Articles 5, 6 and 7 of Convention No. 95. Payment of wages via bank transfer. The Committee notes that: (i) in their observations, the CNUS, the CASC and the CNTD indicate that, in practice, the vast majority of businesses pay their workers via bank transfer and the employer decides in which bank the wages will be deposited; and (ii) the Government has not provided its comments on this matter. The Committee recalls that the payment of wages by bank transfer with the agreement of the worker concerned does not pose problems with regard to the application of Article 5 (2003 General Survey on protection of wages, paragraph 166). However, the fact that the employer chooses the bank in which the wages are deposited could give rise to issues regarding the application of this Article, as well as Article 6, under which employers shall be prohibited from limiting in any manner the freedom of workers to dispose of their wages, and Article 7, under which, where services are operated in connection with an undertaking, the workers concerned shall be freed from any coercion to make use of such services. In this context, and with a view to giving full effect to the Convention, the Committee requests the Government to take the necessary measures to guarantee that workers may, if they so wish, choose the banking institution in which employers deposit their wages. The Committee requests the Government to provide information in this regard.

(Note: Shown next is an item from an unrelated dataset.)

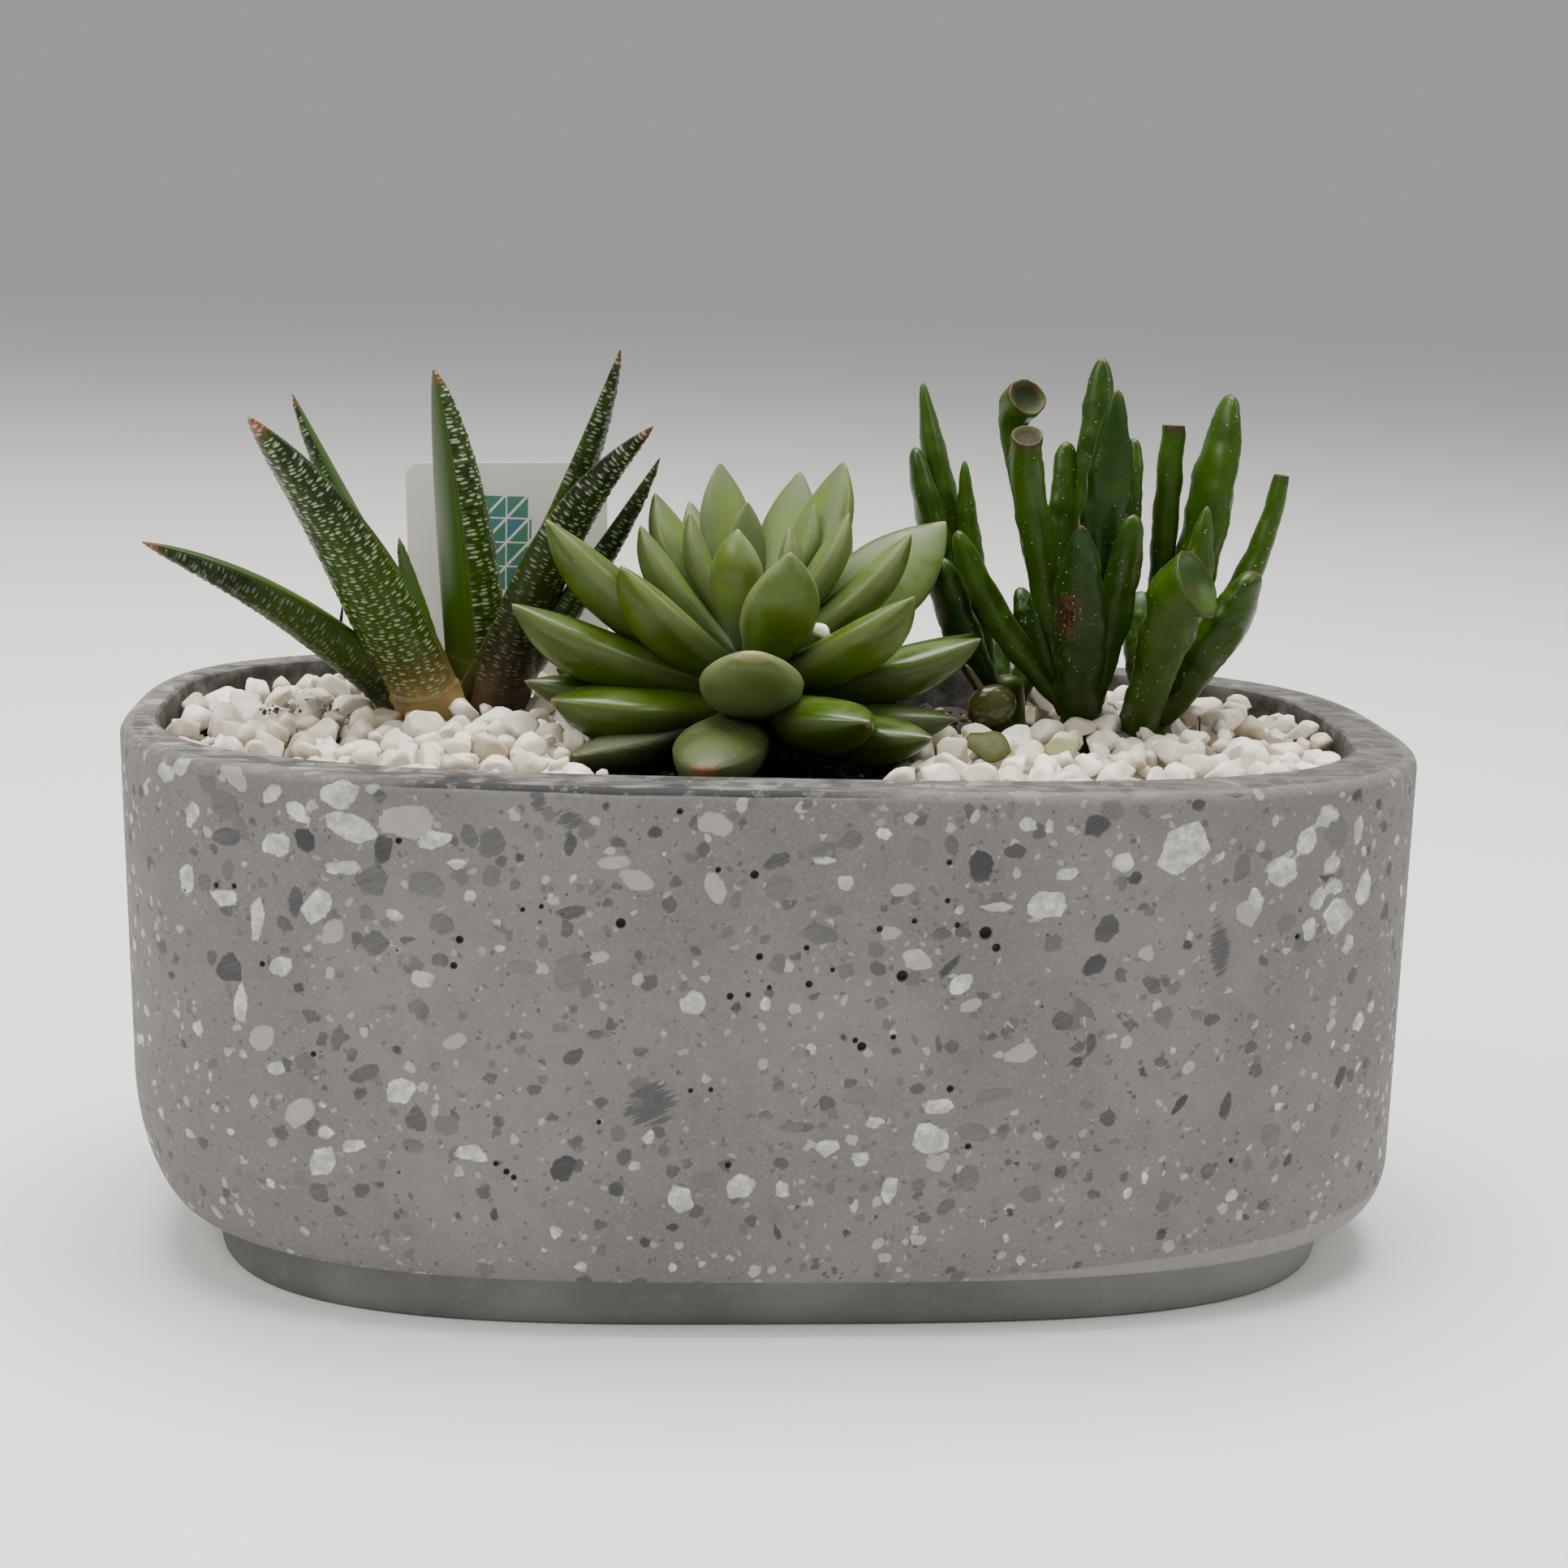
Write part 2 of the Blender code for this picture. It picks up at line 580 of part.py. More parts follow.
def zebra_plant():
    leaves = [zebra_leaf(ZEBRA_AXIS, spec) for spec in ZEBRA_LEAVES]
    return plant("zebra_plant", "zebra_plant", plain_stem(ZEBRA_AXIS, ZEBRA_STEM), leaves)


def rosette_plant():
    leaves = [rosette_leaf(ROSETTE_AXIS, spec, ROSETTE_ROLLS.get(i, 0.0))
              for i, spec in enumerate(ROSETTE_LEAVES)]
    return plant("rosette_plant", "rosette_plant", plain_stem(ROSETTE_AXIS, ROSETTE_STEM), leaves)


def finger_stems():
    stems = []
    for side, axis in FINGER_AXES.items():
        leaves = [finger_leaf(axis, spec) for spec in FINGER_LEAVES[side]]
        stems.append(plant(f"finger_stem_{side}", "finger_stem", plain_stem(axis, FINGER_STEM), leaves))
    return stems


def tag_outline(grow=0.0):
    """The tag's outline in its own plane, from the top of its head to the point of its stake."""
    half = TAG_WIDTH / 2 + grow
    points = []
    for centre_x, centre_z, start in ((half - TAG_CORNER, -TAG_CORNER, 0),
                                      (-half + TAG_CORNER, -TAG_CORNER, 90),
                                      (-half + TAG_CORNER, TAG_CORNER - TAG_HEAD, 180)):
        for step in range(4):
            angle = math.radians(start + 30 * step)
            points.append((centre_x + TAG_CORNER * math.cos(angle), centre_z + TAG_CORNER * math.sin(angle)))
    stake_half = TAG_STAKE_WIDTH / 2 + grow
    shoulder = -TAG_HEAD - 0.6 * TAG_STAKE
    points += [(-stake_half, -TAG_HEAD), (-stake_half, shoulder), (0, -TAG_HEAD - TAG_STAKE - grow),
               (stake_half, shoulder), (stake_half, -TAG_HEAD)]
    for step in range(4):
        angle = math.radians(270 + 30 * step)
        points.append((half - TAG_CORNER + TAG_CORNER * math.cos(angle),
                       TAG_CORNER - TAG_HEAD + TAG_CORNER * math.sin(angle)))
    return points


def plant_tag(grow=0.0, name="plant_tag"):
    bm = bmesh.new()
    half = TAG_THICKNESS / 2 + grow
    face = bm.faces.new([bm.verts.new((x, -half, z)) for x, z in tag_outline(grow)])
    made = bmesh.ops.extrude_face_region(bm, geom=[face])["geom"]
    moved = [item for item in made if isinstance(item, bmesh.types.BMVert)]
    bmesh.ops.translate(bm, verts=moved, vec=(0, 2 * half, 0))
    bmesh.ops.recalc_face_normals(bm, faces=bm.faces)
    place = Matrix.Translation((TAG_MIDDLE.x, TAG_MIDDLE.y, TAG_TOP)) @ Matrix.Rotation(-TAG_TILT, 4, "Y")
    bmesh.ops.transform(bm, matrix=place, verts=bm.verts)
    return object_from(name, bm, "plant_tag")


def stone(rng, place, half_length, squash=0.62):
    """An angular pebble with a dozen corners."""
    bm = bmesh.new()
    bmesh.ops.create_icosphere(bm, subdivisions=1, radius=1.0)
    for vert in bm.verts:
        vert.co *= rng.uniform(0.86, 1.12)
    size = half_length * rng.uniform(0.86, 1.12)
    width = size * rng.uniform(0.72, 0.92)
    shape = Matrix.Diagonal((size, width, size * squash * rng.uniform(0.85, 1.1), 1.0))
    heading = Matrix.Rotation(rng.uniform(0, math.pi), 4, "Z")
    turn = heading @ Matrix.Rotation(rng.uniform(-0.25, 0.25), 4, "X")
    bmesh.ops.transform(bm, matrix=Matrix.Translation(place) @ turn @ shape, verts=bm.verts)
    return bm


def tree_of(obj):
    depsgraph = bpy.context.evaluated_depsgraph_get()
    depsgraph.update()
    return BVHTree.FromObject(obj, depsgraph)


def touches(bm, trees):
    """True where a shape, grown by the touching gap, would meet one of the trees."""
    grown = bm.copy()
    middle = sum((vert.co for vert in grown.verts), Vector()) / len(grown.verts)
    for vert in grown.verts:
        vert.co += (vert.co - middle).normalized() * 1.6 * TOUCH_GAP
    tree = BVHTree.FromBMesh(grown)
    grown.free()
    return any(tree.overlap(other) for other in trees)


def inside_oblong(point, half_length, half_depth):
    across = abs((point.x - CAVITY_SHIFT.x) / half_length) ** POT_SQUARENESS
    return across + abs((point.y - CAVITY_SHIFT.y) / half_depth) ** POT_SQUARENESS < 1


def in_bare_patch(point, share=1.0):
    x = (point.x - BARE_PATCH_CENTRE.x) / (share * BARE_PATCH_RADII.x)
    y = (point.y - BARE_PATCH_CENTRE.y) / (share * BARE_PATCH_RADII.y)
    return x * x + y * y < 1


def scattered(rng, pitch, margin):
    """Places in a jittered honeycomb over the cavity, a margin in from its wall."""
    half_length = POT_LENGTH / 2 - SIDE_WALL - margin
    half_depth = POT_DEPTH / 2 - FRONT_WALL - margin
    rows = int(2 * half_depth / (0.87 * pitch)) + 2
    columns = int(2 * half_length / pitch) + 2
    places = []
    for row in range(rows):
        for column in range(columns):
            x = -half_length + pitch * (column + 0.5 * (row % 2)) + rng.uniform(-0.16, 0.16) * pitch
            y = -half_depth + 0.87 * pitch * row + rng.uniform(-0.16, 0.16) * pitch
            point = Vector((x, y)) + CAVITY_SHIFT
            if inside_oblong(point, half_length, half_depth):
                places.append(point)
    return places


def stem_hole(axis, radius, low, high):
    bm = bmesh.new()
    bmesh.ops.create_cone(bm, cap_ends=True, segments=16, radius1=radius, radius2=radius, depth=high - low)
    bmesh.ops.translate(bm, verts=bm.verts, vec=(axis.x, axis.y, (low + high) / 2))
    hole = object_from("stem_hole", bm)
    hole.hide_render = True
    hole.display_type = "WIRE"
    return hole


def holes_for_plants(low, leaf_bases=0.0):
    """Holes for the stems and a slot for the tag's stake, the touching gap wider all round, and
    wider still by the reach of the zebra plant's leaf bases where those lie in the hole."""
    high = POT_HEIGHT + 20 * MM
    stems = [(ZEBRA_AXIS, ZEBRA_STEM[0] + leaf_bases), (ROSETTE_AXIS, ROSETTE_STEM[0])]
    stems += [(axis, FINGER_STEM[0]) for axis in FINGER_AXES.values()]
    outside = 1 / math.cos(math.pi / 16)
    holes = [stem_hole(axis, radius * outside + TOUCH_GAP, low, high) for axis, radius in stems]
    slot = plant_tag(TOUCH_GAP, "tag_slot")
    slot.hide_render = True
    slot.display_type = "WIRE"
    return holes + [slot]


def bed_base():
    """The lower pebbles as one layer, open where the soil is bare."""
    rings = [cavity_ring(height, 2 * TOUCH_GAP) for height in (SOIL_TOP + TOUCH_GAP, BED_TOP)]
    base = object_from("white_pebbles", lofted(rings), "white_pebbles")
    bm = bmesh.new()
    bmesh.ops.create_cone(bm, cap_ends=True, segments=28, radius1=1, radius2=1, depth=40 * MM)
    bmesh.ops.scale(bm, verts=bm.verts, vec=(BARE_PATCH_RADII.x, BARE_PATCH_RADII.y, 1))
    bmesh.ops.translate(bm, verts=bm.verts, vec=(*BARE_PATCH_CENTRE, SOIL_TOP))
    opening = object_from("bare_patch", bm)
    opening.hide_render = True
    opening.display_type = "WIRE"
    return cut(base, [opening] + holes_for_plants(SOIL_TOP - 10 * MM, ZEBRA_LEAF_BASES))


def white_pebbles(neighbours):
    rng = random.Random(7)
    trees = [tree_of(obj) for obj in neighbours]
    base = bed_base()
    pieces = []
    for point in scattered(rng, PEBBLE_PITCH, PEBBLE_HALF_LENGTH + 1.2 * MM):
        if in_bare_patch(point, 1.04):
            continue
        height = PEBBLE_MIDDLE + rng.uniform(-0.5, 0.7) * MM
        half_length = PEBBLE_HALF_LENGTH * rng.uniform(0.9, 1.1)
        for lowering, shrink in ((0, 1.0), (1.0, 0.95), (1.6, 0.8), (1.6, 0.62)):
            lowest = SOIL_TOP + TOUCH_GAP + 0.75 * shrink * half_length
            place = (point.x, point.y, max(height - lowering * MM, lowest))
            shape = stone(rng, place, shrink * half_length)
            if not touches(shape, trees):
                pieces.append(object_from(f"pebble_{len(pieces)}", shape))
                break
            shape.free()
    return fuse(base, pieces)


def soil(neighbours):
    """Potting soil up to the pebbles, with crumbs standing up in the bare patch."""
    rings = [[point + Vector((0, 0, TOUCH_GAP)) for point in cavity_ring(FLOOR_THICKNESS, TOUCH_GAP)]]
    for height in (FLOOR_THICKNESS + 0.3 * CAVITY_CORNER, FLOOR_THICKNESS + CAVITY_CORNER, SOIL_TOP):
        rings.append(cavity_ring(height, TOUCH_GAP))
    base = object_from("soil", lofted(rings), "soil")
    cut(base, holes_for_plants(STEM_BOTTOM - TOUCH_GAP))
    rng = random.Random(11)
    trees = [tree_of(obj) for obj in neighbours]
    clods = []
    for point in scattered(rng, CLOD_PITCH, CLOD_HALF_LENGTH + 1.0 * MM):
        if not in_bare_patch(point, 0.9):
            continue
        shape = stone(rng, (point.x, point.y, SOIL_TOP + rng.uniform(-0.6, 0.8) * MM), CLOD_HALF_LENGTH, 0.8)
        if touches(shape, trees):
            shape.free()
            continue
        clods.append(object_from(f"clod_{len(clods)}", shape))
    return fuse(base, clods)


def lower_onto(obj, carriers):
    """Lowers a piece until the touching gap is left above what is under it."""
    trees = [tree_of(carrier) for carrier in carriers]
    own = tree_of(obj)
    down = Vector((0, 0, -1))
    gaps = []
    for vert in obj.data.vertices:
        for tree in trees:
            hit = tree.ray_cast(vert.co, down)
            if hit[0] is not None:
                gaps.append(hit[3])
    low = min(vert.co.z for vert in obj.data.vertices)
    for carrier in carriers:
        for vert in carrier.data.vertices:
            hit = own.ray_cast(vert.co, -down)
            if hit[0] is not None and vert.co.z < low + 30 * MM:
                gaps.append(hit[3])
    drop = min(gaps) - TOUCH_GAP
    obj.data.transform(Matrix.Translation((0, 0, -drop)))
    return obj


def fallen_round_leaf(carriers):
    """A plump round leaf with a stub of stem, dropped on the pebbles before the finger plant."""
    bm = bmesh.new()
    bmesh.ops.create_icosphere(bm, subdivisions=2, radius=1.0)
    bmesh.ops.scale(bm, verts=bm.verts, vec=ROUND_LEAF_HALVES)
    leaf = object_from("fallen_round_leaf", bm, "fallen_leaf")
    stub = bmesh.new()
    bmesh.ops.create_cone(stub, cap_ends=True, segments=6, radius1=STUB_RADII[0], radius2=STUB_RADII[1],
                          depth=STUB_LENGTH)
    turn = Matrix.Rotation(STUB_LEAN, 4, "Y")
    bmesh.ops.transform(stub, matrix=Matrix.Translation(STUB_MIDDLE) @ turn, verts=stub.verts)
    fuse(leaf, [object_from("stub", stub)])
    leaf.data.transform(Matrix.Translation(ROUND_LEAF_PLACE))
    return lower_onto(leaf, carriers)


def fallen_flat_leaf(carriers):
    """A flat, see-through leaf propped on the pebbles, its face to the front."""
    bm = lofted(*leaf_rings(Vector((0, 0)), FLAT_LEAF_SPEC, ROSETTE_STATIONS, ROSETTE_SECTION))
    turn = Matrix.Rotation(FLAT_LEAF_TILT, 4, "X") @ Matrix.Rotation(FLAT_LEAF_TURN, 4, "Z")
    bmesh.ops.transform(bm, matrix=Matrix.Translation(FLAT_LEAF_PLACE) @ turn, verts=bm.verts)
    leaf = object_from("fallen_flat_leaf", bm, "fallen_leaf")
    return lower_onto(leaf, carriers)


def caught_pebble(carriers):
    """A small white pebble caught between leaves at the heart's right side."""
    shape = stone(random.Random(3), CAUGHT_PEBBLE_PLACE, CAUGHT_PEBBLE_HALF_LENGTH, 0.8)
    return lower_onto(object_from("caught_pebble", shape, "caught_pebble"), carriers)


def build():
    clear_scene()
    pot = terrazzo_pot()
    zebra = zebra_plant()
    rosette = rosette_plant()
    fingers = finger_stems()
    tag = plant_tag()
    pebbles = white_pebbles([zebra, rosette, tag, *fingers])
    soil([zebra, rosette, pebbles, pot])
    fallen_round_leaf([pebbles, rosette, *fingers])
    fallen_flat_leaf([pebbles, pot])
    caught_pebble([rosette])
    for obj in bpy.data.objects:
        obj.data.shade_smooth()
        obj.data.set_sharp_from_angle(angle=math.radians(40))


build()
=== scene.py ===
"""A ground terrazzo pot with three succulents, white pebbles, dark soil and a plain plant tag."""
import math
import random

import bmesh
import bpy
import numpy as np
from mathutils import Matrix, Vector, noise
from mathutils.bvhtree import BVHTree


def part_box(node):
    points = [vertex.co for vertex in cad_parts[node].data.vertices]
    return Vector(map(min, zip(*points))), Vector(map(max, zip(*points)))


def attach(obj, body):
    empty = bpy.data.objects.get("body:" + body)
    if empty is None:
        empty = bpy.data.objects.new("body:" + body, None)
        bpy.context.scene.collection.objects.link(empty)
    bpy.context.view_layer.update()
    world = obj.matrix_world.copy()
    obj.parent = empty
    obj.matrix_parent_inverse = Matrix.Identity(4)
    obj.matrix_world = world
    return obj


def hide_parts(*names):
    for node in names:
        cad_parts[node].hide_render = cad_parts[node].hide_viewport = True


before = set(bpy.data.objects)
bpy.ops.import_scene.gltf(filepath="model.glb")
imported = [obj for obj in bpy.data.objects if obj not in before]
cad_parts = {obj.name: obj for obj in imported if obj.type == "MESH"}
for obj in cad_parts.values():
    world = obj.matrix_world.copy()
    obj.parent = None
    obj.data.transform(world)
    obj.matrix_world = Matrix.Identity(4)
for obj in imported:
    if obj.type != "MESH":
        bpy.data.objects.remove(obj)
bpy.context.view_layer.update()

MM = 0.001

# Pot, in metres. Threes are for its left end, its right end, and its front and back.
POT_LENGTH = 0.250
POT_DEPTH = 0.132
POT_HEIGHT = 0.1023
POT_SQUARENESS = 3.05
HALF_SIZES = (POT_LENGTH / 2, POT_LENGTH / 2, POT_DEPTH / 2)
LEANS = (0.0015, -0.0025, -0.0005)
CORNERS = ((0.011, 0.026), (0.0075, 0.011), (0.0026, 0.006))
WALLS = (0.0092, 0.0092, 0.0102)
RIM_ROUNDING = 0.002
LIP_ROUNDING = 0.0009
CAVITY_SHIFT = (-0.0025, 0.0012)
CAVITY_DRAFT = 0.002
CAVITY_FLOOR = 0.015
FOOT_HEIGHT = 0.010
FOOT_INSETS = (0.016, 0.0105, 0.0036)
FOOT_SQUARENESS = 3.3
FOOT_CHAMFER = 0.001
FOOT_DRAFT = 0.0012
INSIDE_HEIGHTS = (0.100, 0.0985, 0.097, 0.095, 0.093, 0.090, 0.080)
BODY_RINGS = 90
POINTS_AROUND = 716
FRONT_SHARE = 0.68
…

Article 8. Deductions from wages. Limits. With respect to its previous comments, the Committee notes that the Labour Code permits deductions on various grounds (section 201), but does not fix a maximum limit in the case of deductions on multiple grounds. While noting the Government’s reference in its report to article 62(9) of the Constitution of the Dominican Republic and Principle XII of the Labour Code, which recognize the right of the worker to fair and adequate wages, the Committee requests the Government to take the necessary measures to establish a maximum limit in the case of deductions on multiple grounds and to provide information in this respect. With regard to deductions related to the repayment of bank loans, the Committee notes that the CNUS, the CASC and the CNTD reiterate their previous observations asserting that banks can deduct certain debts from the wages deposited in the bank without the worker’s authorization and that they also deduct percentages for the transactions effected. The Committee notes in this regard that the Government refers to section 201(4) of the Labour Code, which provides that a worker may be subject to deductions related to loans granted by banks with the recommendation and guarantee of the employer, on the condition that no more than one sixth of the monthly wage earned by the worker is deducted.
Article 12. Payment of wages at regular intervals. Final settlement of all wages due. In its previous comments, the Committee requested the Government to provide its comments on the observations of the CNUS, the CASC and the CNTD regarding several cases of delays in the payment of wages. The Committee notes the Government’s indication that it has taken action, including an awareness-raising campaign on workers’ rights in the sector concerned, and that the payment of the wages of the workers involved was regularized. In their most recent observations, the CNUS, the CASC and the CNTD reiterate that many employers delay the payment of wages and assert that increasing numbers of businesses in export processing zones are ceasing operations without fulfilling their obligation to settle the wages due. Noting that the Government has not sent its comments on this subject, the Committee recalls that, under Article 12, wages shall be paid regularly and, upon the termination of a contract of employment, a final settlement of all wages due shall be effected, within a reasonable period of time. The Committee recalls that the rational underlying Article 12 is to discourage long-wage payment intervals, to minimize the likelihood of indebtedness among workers and to allow them to organize their everyday life with a reasonable degree of certainty and security. Inversely, the delayed payment of wages or the accumulation of wage debts clearly contravene the letter and the spirit of the Convention and render the application of most of its other provisions meaningless (2003 General Survey, Protection of wages, paragraph 355). Moreover, the Committee considers that the application of Article 12 comprises three essential elements: (i) efficient control; (ii) appropriate sanction to prevent and punish infringements; and (iii) the means to redress the injury caused, including not only the full payment of the amounts due, but also fair compensation for the losses incurred by the delayed payment (2003 General Survey, Protection of wages, paragraph 368). The Committee requests the Government to take the necessary measures to guarantee compliance with Article 12 and to provide information on this subject.
Article 14(b). Information to be provided to the worker at the time of each payment of wages. Observing that the Labour Code does not include the obligation to inform workers of the particulars of their wages at the time of each payment of wages, the Committee recalls that, under Article 14(b), where necessary, effective measures shall be taken to ensure that workers are informed, in an appropriate and easily understandable manner at the time of each payment of wages, of the particulars of their wages for the pay period concerned, in so far as such particulars may be subject to change. The Committee requests the Government to indicate the manner in which effect is given to Article 14(b).